И, как никто другой, услышал и воплотил эпохально-национальное Войны Д. Шостакович. Седьмая и Восьмая симфонии, Вторая соната для фортепиано Шостаковича – это художественные памятники той эпохи.
О роли «эпохально-национального» в искусстве прекрасно сказал Г. Свиридов: «Великое искусство духовно… Художник «поет народ», народную жизнь, он явление органическое народной жизни, несущее в себе ее дух, то, чем живет нация»38.

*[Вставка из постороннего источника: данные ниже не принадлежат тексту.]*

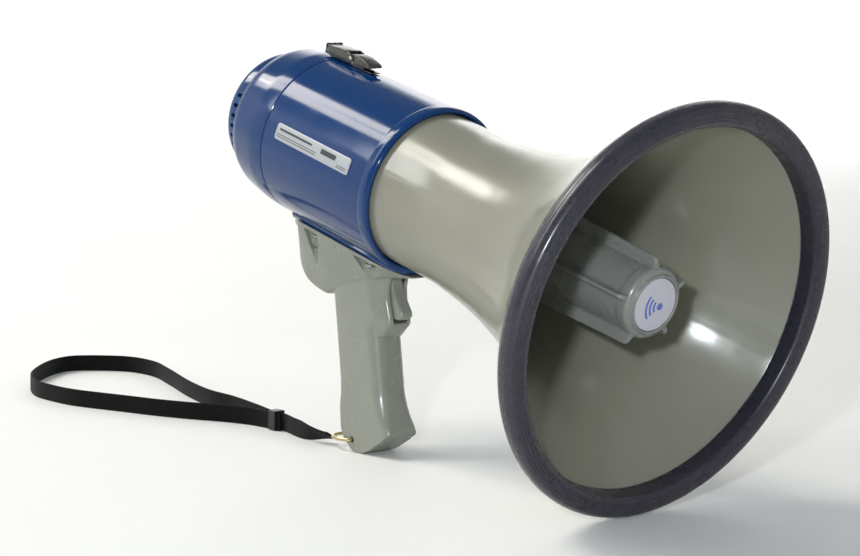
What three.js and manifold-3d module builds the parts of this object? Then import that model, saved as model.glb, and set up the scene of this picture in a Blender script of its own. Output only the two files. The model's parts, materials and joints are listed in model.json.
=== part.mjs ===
// Handheld megaphone: bell with rubber bumper and central reflector, battery tube with a hinged
// rear cap, pistol grip with talk trigger, and a webbing strap that lies behind it.
// Millimetres, +Z up, +X the way the bell points. The megaphone rests nose-down on the lowest
// point of the bumper and on the heel of the grip.
import * as THREE from 'three';
import { mergeVertices } from 'three/addons/utils/BufferGeometryUtils.js';
import Module from 'manifold-3d';

const wasm = await Module();
wasm.setup();

// Driving dimensions. Stations along the horn axis are measured from the mouth plane, where x = 0.
const RIM_R = 115;
const TUBE_R = 49.2;
const TUBE_IN = 46.8;
const TUBE_FRONT = -197.5;
const SEAM_X = -299.5;
const HORN_WALL = 2.4;
const THROAT_R = 45.9;
const TONE_R = 12;
const REFLECTOR_R = 19.6;
const RIB_COUNT = 5;
const BADGE_R = 14.8;
const CELL_R = 13;
const CELL_RING_R = 26.4;
const CELL_FRONT = -251.1;
const CELL_LENGTH = 49.4;
const HINGE = [-303.5, -53.8];
const LEVER_PIVOT = [-282.5, 51.9];
const CLAW_PIVOT = [-284, 53.9];
const LATCH_W = 11;
const GRIP_W = 24;
const HEEL = [-209.5, -167];
const HEEL_LAND = 4;
const TRIGGER_PIVOT = [-217.3, -61.5];
const TRIGGER_W = 9.6;
const SCREWS = [[-275, -15.5], [-275, 15.5], [-223.7, -15.5], [-223.7, 15.5]];
const RING_HOLE = [-217, -161.5];
const WEB_W = 11;
const WEB_T = 1.8;
const GAP = 0.3;
const SEG = 48;
const TILT = Math.atan2(-HEEL[1] - RIM_R, -HEEL[0]);

const BLUE = 0x2c4a7a;
const GREY = 0x9a9a88;
const DARK = 0x1d1d20;
const STEEL = 0xb9b9b4;
const BRASS = 0xc8b070;

const root = new THREE.Group();
const horn = new THREE.Group();
horn.rotation.y = TILT;
root.add(horn);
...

О роли национального как духовной основе и истоке не только художественного творчества, но и художественного восприятия говорит хотя бы такой курьезный пример, приведенный профессором университета искусств в Филадельфии (США) Михаилом Сергеевым: «Одна моя знакомая американка была буквально раздавлена, прочитав гоголевскую «Шинель». В ее пересказе эта классическая повесть выглядела совсем иначе, нежели нам преподавали в школе. «Представляешь, – взволнованно говорила она мне, – этот человек (Акакий Акакиевич) занят скучной, монотонной работой. У него крохотная зарплата, нет семьи. Погода ужасная! Его единственная мечта – купить пальто, в котором зимой было бы тепло. Он долго копит деньги, покупает пальто, и в тот же вечер пальто у него крадут. Это же сплошная депрессия». Другой мой приятель, изучавший русский язык, – рассказывает американский ученый, – попросил меня однажды разъяснить ему стихотворение Высоцкого «Кони привередливые». «Понимаешь, – сообщил он мне, – лирический герой хочет, чтобы кони летели чуть помедленнее. И в то же время он их погоняет и стегает нагайками, чтобы они скакали быстрее. Это же неразумно». Что ответить такому американцу? – продолжает он. «Дорогой мой, – говорю я ему, – когда ты прочувствуешь эту ситуацию, ты и поймешь, что такое русский характер и русская судьба!»39
Закончить разговор о духовных основах искусства мне хочется фразой Иосифа Бродского. В одной из последних своих работ – «Fondamenta degli incurabili»40 – он написал: «Мы уходим, а красота остается, ибо мы направляемся к будущему, а красота есть вечное настоящее». Возможно, поэт имел в виду «вечное настоящее» красоты своих лучших творений, поднявших человечество к вершинам Духа.